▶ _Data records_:
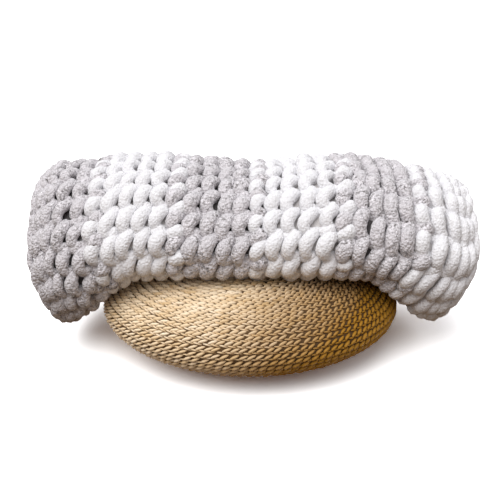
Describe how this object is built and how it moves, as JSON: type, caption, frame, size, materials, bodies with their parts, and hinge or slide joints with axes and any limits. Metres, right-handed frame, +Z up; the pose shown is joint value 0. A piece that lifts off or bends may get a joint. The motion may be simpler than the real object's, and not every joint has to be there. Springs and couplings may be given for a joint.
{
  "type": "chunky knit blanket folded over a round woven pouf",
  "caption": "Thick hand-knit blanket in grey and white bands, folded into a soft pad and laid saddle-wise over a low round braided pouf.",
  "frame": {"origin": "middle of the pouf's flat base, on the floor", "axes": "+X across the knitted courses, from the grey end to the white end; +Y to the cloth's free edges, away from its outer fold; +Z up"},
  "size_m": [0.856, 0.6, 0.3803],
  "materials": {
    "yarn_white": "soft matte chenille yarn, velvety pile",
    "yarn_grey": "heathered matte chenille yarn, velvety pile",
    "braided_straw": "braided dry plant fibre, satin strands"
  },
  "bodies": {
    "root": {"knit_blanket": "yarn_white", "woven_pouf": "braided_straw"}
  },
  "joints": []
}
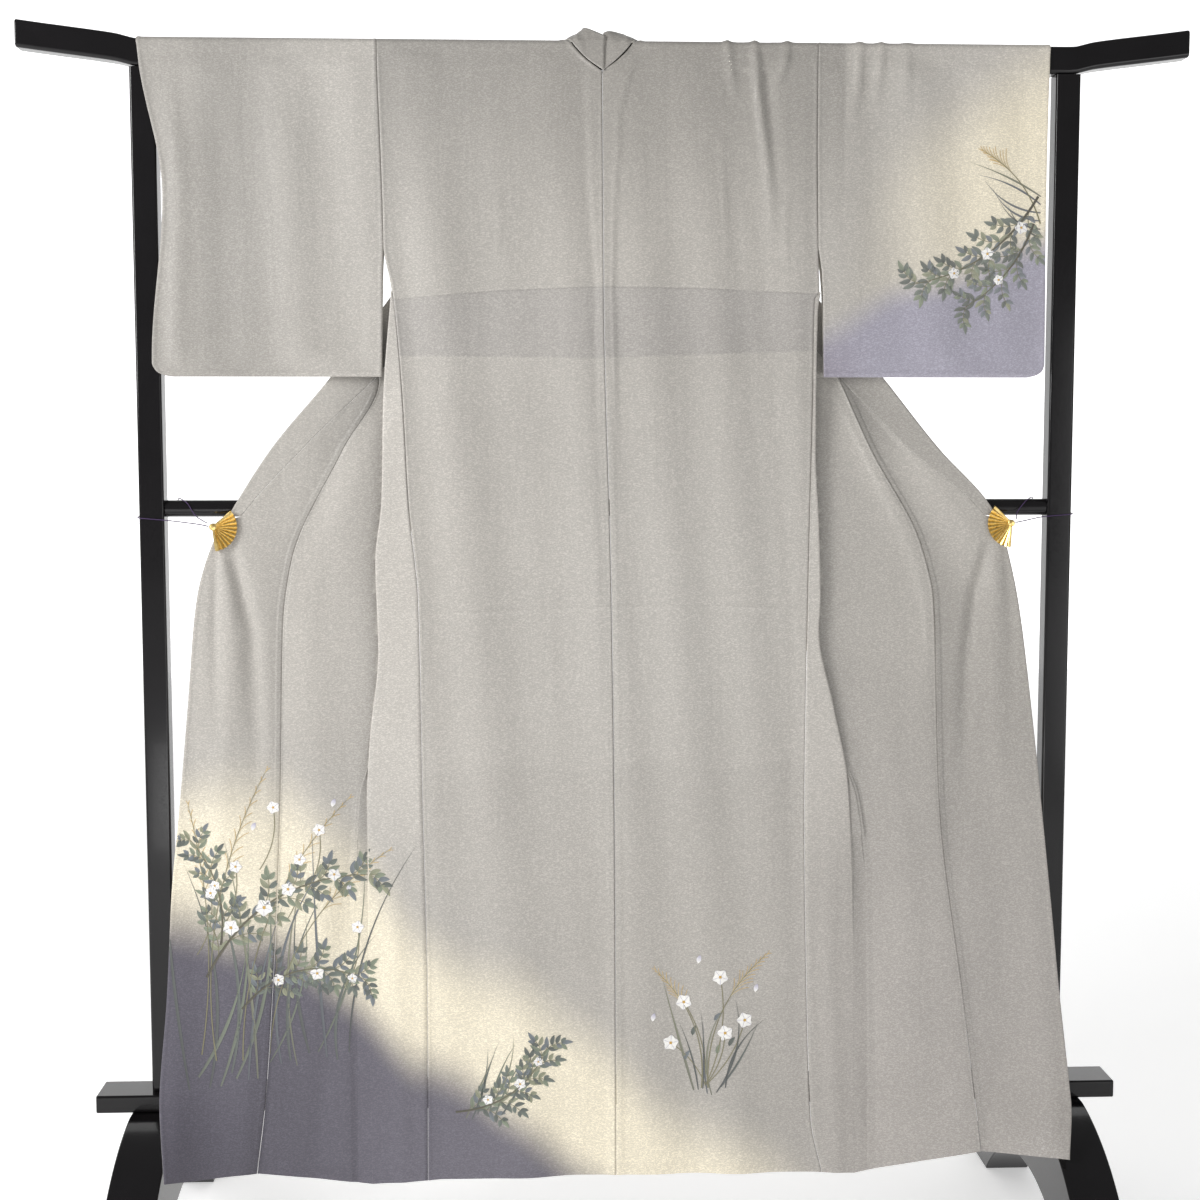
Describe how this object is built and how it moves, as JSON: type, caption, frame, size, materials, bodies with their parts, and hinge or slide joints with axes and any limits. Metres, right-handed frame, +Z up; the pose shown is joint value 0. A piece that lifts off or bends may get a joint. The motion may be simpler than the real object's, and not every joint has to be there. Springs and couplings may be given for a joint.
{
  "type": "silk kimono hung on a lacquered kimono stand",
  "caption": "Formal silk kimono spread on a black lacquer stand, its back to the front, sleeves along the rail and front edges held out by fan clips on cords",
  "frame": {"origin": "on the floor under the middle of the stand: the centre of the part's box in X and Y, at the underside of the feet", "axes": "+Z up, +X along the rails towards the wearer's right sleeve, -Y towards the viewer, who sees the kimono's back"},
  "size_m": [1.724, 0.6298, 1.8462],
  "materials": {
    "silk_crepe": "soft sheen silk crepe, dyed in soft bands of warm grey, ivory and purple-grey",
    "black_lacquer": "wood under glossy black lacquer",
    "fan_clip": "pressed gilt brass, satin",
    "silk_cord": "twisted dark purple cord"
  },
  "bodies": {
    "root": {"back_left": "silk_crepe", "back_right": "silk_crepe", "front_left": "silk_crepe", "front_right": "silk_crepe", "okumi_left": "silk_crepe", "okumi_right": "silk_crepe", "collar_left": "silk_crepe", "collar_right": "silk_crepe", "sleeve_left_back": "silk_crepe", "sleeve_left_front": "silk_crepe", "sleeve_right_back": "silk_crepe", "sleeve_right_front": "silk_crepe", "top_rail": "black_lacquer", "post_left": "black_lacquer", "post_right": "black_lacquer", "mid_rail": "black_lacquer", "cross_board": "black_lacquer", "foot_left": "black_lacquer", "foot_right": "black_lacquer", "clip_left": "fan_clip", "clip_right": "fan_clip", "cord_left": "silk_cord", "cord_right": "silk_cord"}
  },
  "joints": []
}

▶ _What you have to do_: Copy every line above in which the string "axes" shows up.

▶ _Solution for this exercise_:
Describe how this object is built and how it moves, as JSON: type, caption, frame, size, materials, bodies with their parts, and hinge or slide joints with axes and any limits. Metres, right-handed frame, +Z up; the pose shown is joint value 0. A piece that lifts off or bends may get a joint. The motion may be simpler than the real object's, and not every joint has to be there. Springs and couplings may be given for a joint.
  "frame": {"origin": "middle of the pouf's flat base, on the floor", "axes": "+X across the knitted courses, from the grey end to the white end; +Y to the cloth's free edges, away from its outer fold; +Z up"},
Describe how this object is built and how it moves, as JSON: type, caption, frame, size, materials, bodies with their parts, and hinge or slide joints with axes and any limits. Metres, right-handed frame, +Z up; the pose shown is joint value 0. A piece that lifts off or bends may get a joint. The motion may be simpler than the real object's, and not every joint has to be there. Springs and couplings may be given for a joint.
  "frame": {"origin": "on the floor under the middle of the stand: the centre of the part's box in X and Y, at the underside of the feet", "axes": "+Z up, +X along the rails towards the wearer's right sleeve, -Y towards the viewer, who sees the kimono's back"},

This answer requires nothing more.